Auschwitz, Russia Today et la guerre de la communication

 

Par Philippe Grasset – le 23 janvier 2015 – Source dedefensa

Le système de la communication étant la force dominante des relations internationales aujourd’hui, c’est dans ce champ particulièrement volatile et insaisissable que s’exercent les principaux événements. Eux-mêmes, ces événements, sont évidemment massivement sujets à des interprétations, à des manipulations, à des déformations, non seulement selon les intentions des acteurs politiques mais aussi, et plus simplement mais fondamentalement, selon leurs perceptions.

Ainsi la politique réinterprétée par la communication est-elle soumise aux contingences extrêmes de la psychologie comme principal instrument de la perception – et une psychologie elle-même soumise aux pressions de la communication. Ainsi les événements politiques constituent-ils aujourd’hui une matière extraordinairement malléable, de véritables artefacts élastiques, modelables, changeant de forme et échappant à toute classification. Nous nous attachons à deux épisodes actuels qui mettent en évidence cette situation d’une extraordinaire instabilité, où les enjeux se trouvent soumis à des pressions diverses qui ne cessent de brouiller leur véritable nature, sinon leur identification même.

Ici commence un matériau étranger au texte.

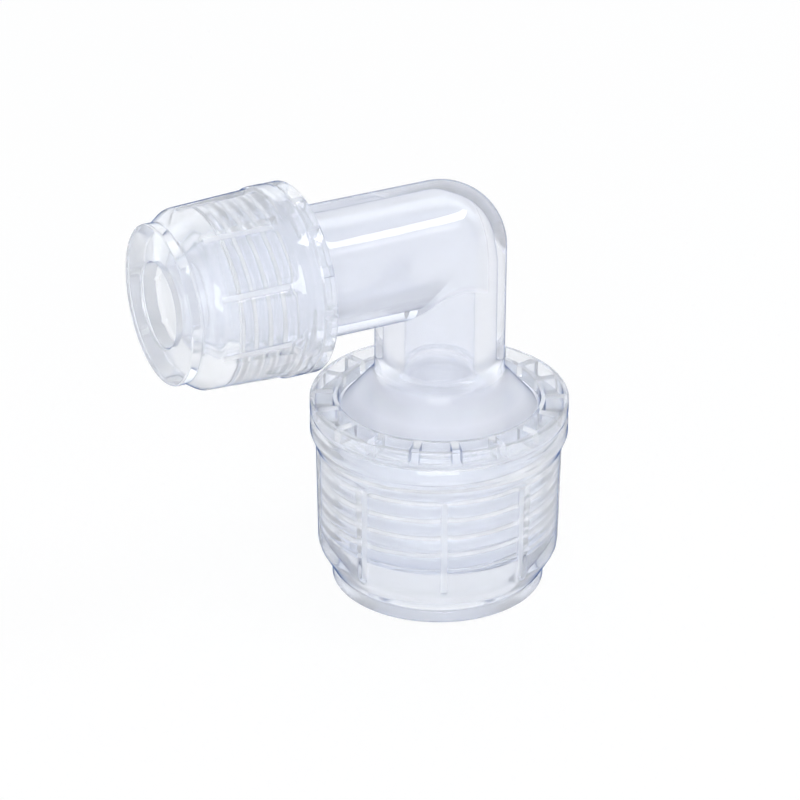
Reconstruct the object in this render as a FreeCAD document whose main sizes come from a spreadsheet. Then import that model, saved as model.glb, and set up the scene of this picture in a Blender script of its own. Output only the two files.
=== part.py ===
import FreeCAD, Part
import math
import os
import Sketcher

# Reducing union elbow: a moulded elbow with a union nut on each of its threaded ends.
# Millimetres. The origin is the centre of the large nut's end face, +Z runs up the large leg, and the small
# leg points along -X. Each nut is drawn from its own end face towards the elbow. The elbow is drawn outwards
# along both legs from the point where their axes cross.

SHEET = "sizes"
ENDS = ("small", "large")
HERE = FreeCAD.Vector(0, 0, 0)
UP = FreeCAD.Vector(0, 0, 1)

# Driving dimensions of the whole fitting: alias, value, what it is
SHARED_SIZES = [
    ("leg_radius", 10.0, "outside radius of both legs and of the rounded corner"),
    ("small_bore", 5.5, "radius of the passage in the small leg and round the corner"),
    ("large_bore", 7.9, "radius of the passage at the large end"),
    ("axis_height", 56.3, "height of the small leg's axis above the large nut's end face"),
    ("small_reach", 46.5, "distance of the small nut's end face from the large leg's axis"),
    ("bore_step_height", 33.0, "height at which the large passage starts to narrow"),
    ("bore_step_length", 4.0, "length over which it narrows to the small one"),
    ("thread_clearance", 0.08, "radial running clearance between a threaded end and its nut"),
    ("seat_offset", 2.5, "distance along the axis between a nose's cone and its nut's, for the tube's wall"),
    ("seat_slope", 0.85, "radial rise of the seat cones for each millimetre of length"),
    ("edge_bevel", 0.3, "bevel that breaks the moulded outer edges"),
]

# Driving dimensions of each end, its nut first: name, small end, large end, what it is
END_SIZES = [
    ("length", 22.2, 31.3, "length of the nut"),
    ("hole", 6.45, 9.65, "radius of the nut's hole for the tube"),
    ("hole_length", 3.4, 3.0, "straight length of that hole"),
    ("collar", 12.0, 16.65, "outside radius of the flat collar at the end face"),
    ("collar_length", 1.7, 1.9, "length of the collar"),
    ("groove_floor", 11.45, 16.3, "radius at the foot of the groove beside the collar"),
    ("groove_width", 0.45, 0.5, "width of that groove"),
    ("chamfer_foot", 12.0, 16.75, "radius at the chamfer's foot, beside the groove"),
    ("chamfer_length", 2.3, 3.8, "length of the chamfer"),
    ("chamfer_break", 0.6, 0.65, "length to each side of the bevel between the chamfer and the barrel"),
    ("barrel_end", 13.55, 18.85, "radius of the barrel at the chamfer"),
    ("barrel_ring", 14.1, 19.12, "radius of the barrel at the ring"),
    ("ring", 14.4, 20.0, "outside radius of the ring at the open end"),
    ("ring_length", 4.9, 5.7, "length of the ring"),
    ("taper_length", 0.5, 2.2, "length of the taper between the barrel and the ring"),
    ("notch_depth", 0.15, 0.3, "depth of the notch round the ring"),
    ("notch_width", 0.9, 1.6, "width of that notch"),
    ("notch_offset", 2.2, 2.9, "distance of the notch's middle from the open end"),
    ("mouth", 11.6, 15.7, "radius of the ring's mouth"),
    ("mouth_depth", 3.6, 4.1, "depth of the mouth"),
    ("thread", 10.5, 14.75, "mean radius of the nut's thread"),
    ("thread_start", 7.9, 8.6, "distance of the thread from the nut's end face"),
    ("thread_lead", 0.9, 0.8, "length of the bevel between the mouth and the thread"),
    ("pocket_count", 14, 18, "number of moulded pockets in the ring's face"),
    ("pocket_inner", 12.2, 16.45, "inner radius of the pockets"),
    ("pocket_outer", 13.75, 19.2, "outer radius of the pockets"),
    ("pocket_share", 0.76, 0.78, "share of each pocket's pitch that is open"),
    ("pocket_depth", 1.6, 2.3, "depth of the pockets"),
    ("flute_count", 9, 9, "number of shallow flutes along the barrel"),
    ("flute_radius", 1.6, 2.0, "radius of the round section that a flute is cut with"),
    ("flute_depth", 0.22, 0.28, "depth of a flute at the barrel's thin end"),
    ("flute_phase", 12.0, 4.7, "angle of the first flute, in degrees"),
    ("nose_base", 8.2, 12.4, "radius of the elbow's nose behind its cone"),
    ("nose_tip", 6.3, 8.9, "outside radius at the nose's tip"),
    ("nose_length", 4.1, 6.6, "length of the nose, from its tip to the threaded end's shoulder"),
    ("shoulder_bevel", 0.9, 1.1, "bevel at the start of the threaded end"),
    ("stub_collar", 11.15, 15.2, "radius of the plain collar between the thread and the leg"),
    ("stub_collar_length", 1.6, 1.6, "length of that collar"),
    ("stub_cone_length", 2.2, 6.0, "length of the cone from the collar to the leg"),
    ("stub_cone_inset", 0.9, 1.9, "depth of the collar's start inside the nut's open end"),
    ("leg_fillet", 1.2, 3.5, "fillet between the leg and that cone"),
]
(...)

Le Système, qui est l’initiateur de cette situation, est loin d’en être le bénéficiaire…

• Le premier de ces épisodes concerne la commémoration du 70e anniversaire de la libération du camp d’Auschwitz, dont on sait qu’il est devenu, dans son aspect symbolique, un sujet de discorde extrême entre la Russie et le bloc BAO d’une façon générale. L’argument central de la polémique est la non-invitation du président russe Poutine aux cérémonies, alors que ce fut l’Armée rouge (les forces armées de l’URSS, donc de la Russie nécessairement) qui libéra le camp. Cela met la Pologne, où se trouve Auschwitz, dans une position difficile. La Pologne mène une guerre féroce contre la Russie dans le cadre de la crise ukrainienne et, pour elle, il était hors de question que Poutine puisse apparaître d’une façon honorable sinon respectée sur son territoire, fût-ce aux cérémonies d’Auschwitz – surtout, dirons-nous, aux cérémonies du camp d’extermination d’Auschwitz dont la dimension symbolique, voire religieuse ou métaphysique, est colossale dans le système de la communication (voir le 20 janvier 2015).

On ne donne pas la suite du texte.